The Death Star is notorious for its super-weapon status. As shown in the Star Wars films it possesses the power to destroy entire planets. People often wonder if this sort of weapon is feasible.  An investigation by students at the University of Leicester found that this could potentially be possible.

They calculated the energy required to destroy a planet and compared that to the power output of the Death Star’s power generator, as described in official Stars Wars guides. They found that the generator’s power output was close enough to the energy required to destroy a planet. Further calculations show that it would be able to achieve the feat every 12 days or so. While the theoretical battle station seems feasible as described it still relies on technology well beyond our current limits.

Space Planes

Space Planes
X-Wing Starfighters .Credit: Star Wars/Disney
Space Planes
Proposed British Skylon Single stage to orbit.
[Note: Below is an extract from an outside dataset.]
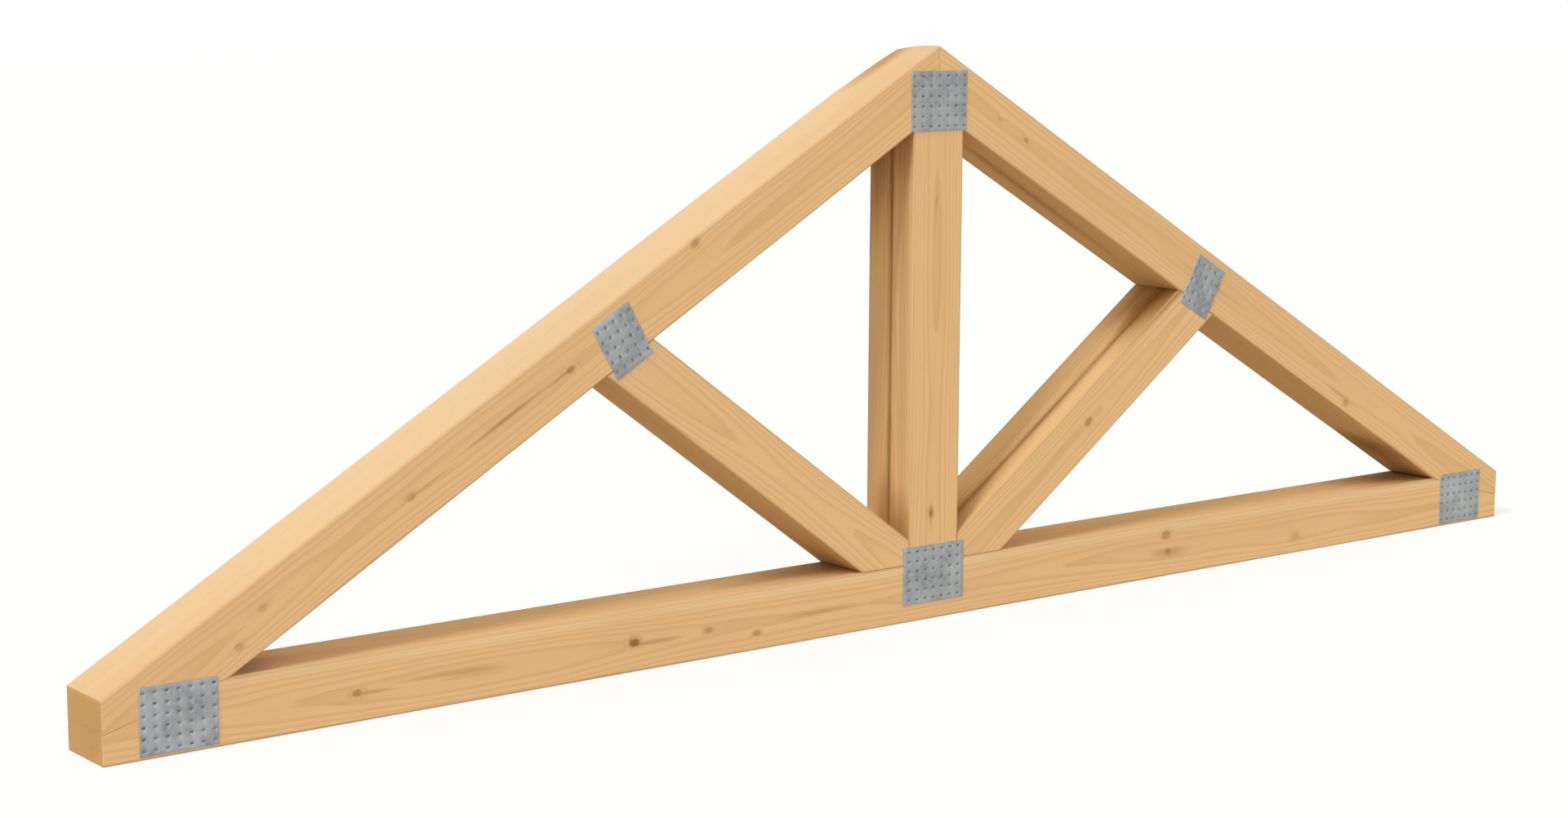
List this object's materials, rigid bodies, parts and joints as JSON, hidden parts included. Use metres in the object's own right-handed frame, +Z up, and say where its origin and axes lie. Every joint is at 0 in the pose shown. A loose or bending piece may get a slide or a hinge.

Credit: Reaction Systems

While the technology behind the Death Star might still be a long way out, there are other aspects that could be closer than we think. In the movies, we see many of the characters flying spaceships. While we currently have no plans to fight in space dogfights in craft like Luke’s iconic X-wing, we may see our spacecraft able to emulate some of the abilities of these craft. Already we have spacecraft that can be piloted across space and some of them, like the Space Shuttle, can even make multiple trips into space, just like the famous star fighters. Another goal we are working on is a spacecraft that can take off, visit space and land without needing any refurbishment. We call this ‘Single Stage to Orbit’ and it is a capability we see many times in the Star Wars series.
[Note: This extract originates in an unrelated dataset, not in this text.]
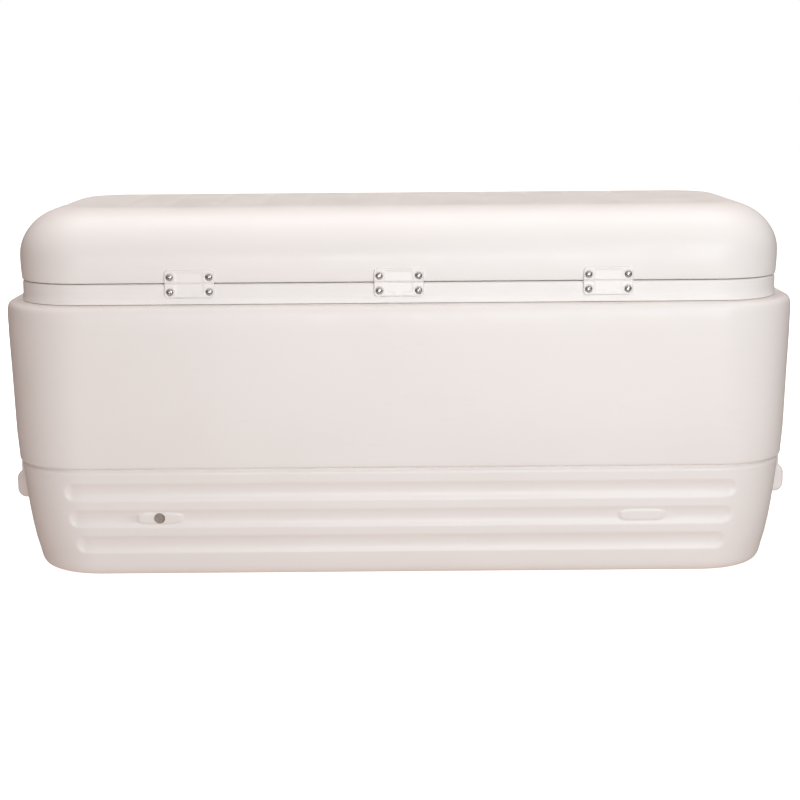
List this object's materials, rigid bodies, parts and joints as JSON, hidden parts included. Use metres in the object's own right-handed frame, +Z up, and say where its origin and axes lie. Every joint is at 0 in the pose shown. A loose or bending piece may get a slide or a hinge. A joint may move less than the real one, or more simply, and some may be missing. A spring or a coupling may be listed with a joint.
{
  "type": "chest cooler",
  "caption": "Large white insulated chest cooler with a hinged domed lid, grooved lower band, swing-up end handles, snap latches and a screw-cap drain.",
  "frame": {"origin": "centre of the underside, on the surface the cooler stands on", "axes": "+X along the length, +Y towards the hinge side (back), -Y towards the latches (front), +Z up"},
  "size_m": [0.9794, 0.437, 0.4468],
  "materials": {
    "shell_plastic": "satin, lightly grained",
    "liner_plastic": "smooth, slightly glossy",
    "hinge_plastic": "smooth flexible",
    "insulation_foam": "rigid cellular foam",
    "screw_steel": "polished",
    "port_plug_plastic": "matte",
    "handle_plastic": "satin",
    "drain_plastic": "satin",
    "seal_rubber": "matte"
  },
  "bodies": {
    "base": {"body_shell": "shell_plastic", "body_foam": "insulation_foam", "inner_liner": "liner_plastic", "fill_port_plug": "port_plug_plastic", "hinge_left_body_leaf": "hinge_plastic", "hinge_centre_body_leaf": "hinge_plastic", "hinge_right_body_leaf": "hinge_plastic", "hinge_screws_body": "screw_steel", "latch_keeper_left": "hinge_plastic", "latch_keeper_right": "hinge_plastic", "latch_keeper_screws": "screw_steel", "left_handle_bracket_front": "handle_plastic", "left_handle_bracket_back": "handle_plastic", "left_handle_pins": "screw_steel", "left_handle_screws": "screw_steel", "right_handle_bracket_front": "handle_plastic", "right_handle_bracket_back": "handle_plastic", "right_handle_pins": "screw_steel", "right_handle_screws": "screw_steel", "drain_spout": "drain_plastic", "drain_gasket": "seal_rubber", "drain_collar": "drain_plastic"},
    "lid": {"lid_shell": "shell_plastic", "lid_foam": "insulation_foam", "lid_liner": "liner_plastic", "hinge_left_lid_leaf": "hinge_plastic", "hinge_centre_lid_leaf": "hinge_plastic", "hinge_right_lid_leaf": "hinge_plastic", "hinge_screws_lid": "screw_steel", "latch_base_left": "hinge_plastic", "latch_base_right": "hinge_plastic", "latch_base_screws": "screw_steel"},
    "latch_left": {"latch_left": "hinge_plastic"},
    "latch_right": {"latch_right": "hinge_plastic"},
    "left_handle": {"left_handle": "handle_plastic"},
    "right_handle": {"right_handle": "handle_plastic"},
    "drain_seal": {"drain_cap_seal": "seal_rubber"},
    "drain_cap": {"drain_cap": "drain_plastic"}
  },
  "joints": [
    {"name": "lid_hinge", "type": "hinge", "parent": "base", "child": "lid", "pos_m": [0, 0.2034, 0.3617], "axis": [-1, 0, 0], "range_deg": [0, 110]},
    {"name": "latch_left_swing", "type": "hinge", "parent": "lid", "child": "latch_left", "pos_m": [-0.2465, -0.209, 0.383], "axis": [-1, 0, 0], "range_deg": [0, 100]},
    {"name": "latch_right_swing", "type": "hinge", "parent": "lid", "child": "latch_right", "pos_m": [0.2465, -0.209, 0.383], "axis": [-1, 0, 0], "range_deg": [0, 100]},
    {"name": "right_handle_swing", "type": "hinge", "parent": "base", "child": "right_handle", "pos_m": [0.473, 0, 0.212], "axis": [0, -1, 0], "range_deg": [0, 100]},
    {"name": "left_handle_swing", "type": "hinge", "parent": "base", "child": "left_handle", "pos_m": [-0.473, 0, 0.212], "axis": [0, 1, 0], "range_deg": [0, 100]},
    {"name": "drain_cap_travel", "type": "slide", "parent": "base", "child": "drain_seal", "axis": [1, 0, 0], "range_m": [0, 0.01]},
    {"name": "drain_cap_turn", "type": "hinge", "parent": "drain_seal", "child": "drain_cap", "pos_m": [0.46, 0, 0.034], "axis": [1, 0, 0], "range_deg": [0, 900]}
  ],
  "couplings": [
    {"joint": "drain_cap_turn", "follows": "drain_cap_travel", "rad_per_m": 1570.7}
  ]
}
Reusable spacecraft are popular with companies like SpaceX, Blue Origin and Virgin Galactic, who are all pursuing this endeavour. Currently, all reuseable spacecraft require some degree of refurbishment, whether it’s replacement of boosters or reintegration with second stages, but a British company, Reaction Engines Ltd, is working on changing that. They are designing a space plane called Skylon, with the aim launching directly from the surface of Earth to space. Skylon will then be able to return to Earth in one piece and be ready to fly again after refuelling and a quick inspection. This will massively reduce the costs of flying things in space, taking us another step closer to spaceflight being an everyday occurrence.

Alien Worlds

Alien Worlds
Rendering of the Kepler 16 System. Mercury and Earth's orbits added for scale. Credit: NASA
Alien Worlds
The iconic 2 Sun sky of Luke Skywalkers home planet Tatooine. Credit: Star Wars/Disney

Currently we can’t explore space with the ease that the characters of the Star Wars universe do, however when we have the technology to do so, we may be able to visit some exotic locations like those seen in Star Wars. We have already mentioned the Death Star-like moon, Mimas, but another Star Wars location has been shown to be possible out in the cosmos. In the Star Wars series we are introduced to the desert planet Tatooine, which is notable for its two suns. Such a two-star planetary system has been found before in exoplanet searches.

Back in 2011 the Kepler space telescope discovered the Kepler-16 system. This system has a gas giant orbiting two stars. Later, in February 2017, astronomers found SDSS 1557. This system showed evidence of shattered asteroids orbiting a pair of stars. While not a solid planet like the fictional world of Tatooine, it supports the theory that solid planets could be present in this type of system.  As we continue to find out more about our galaxy and the planets contained in it, who knows what other exotic locations we might find.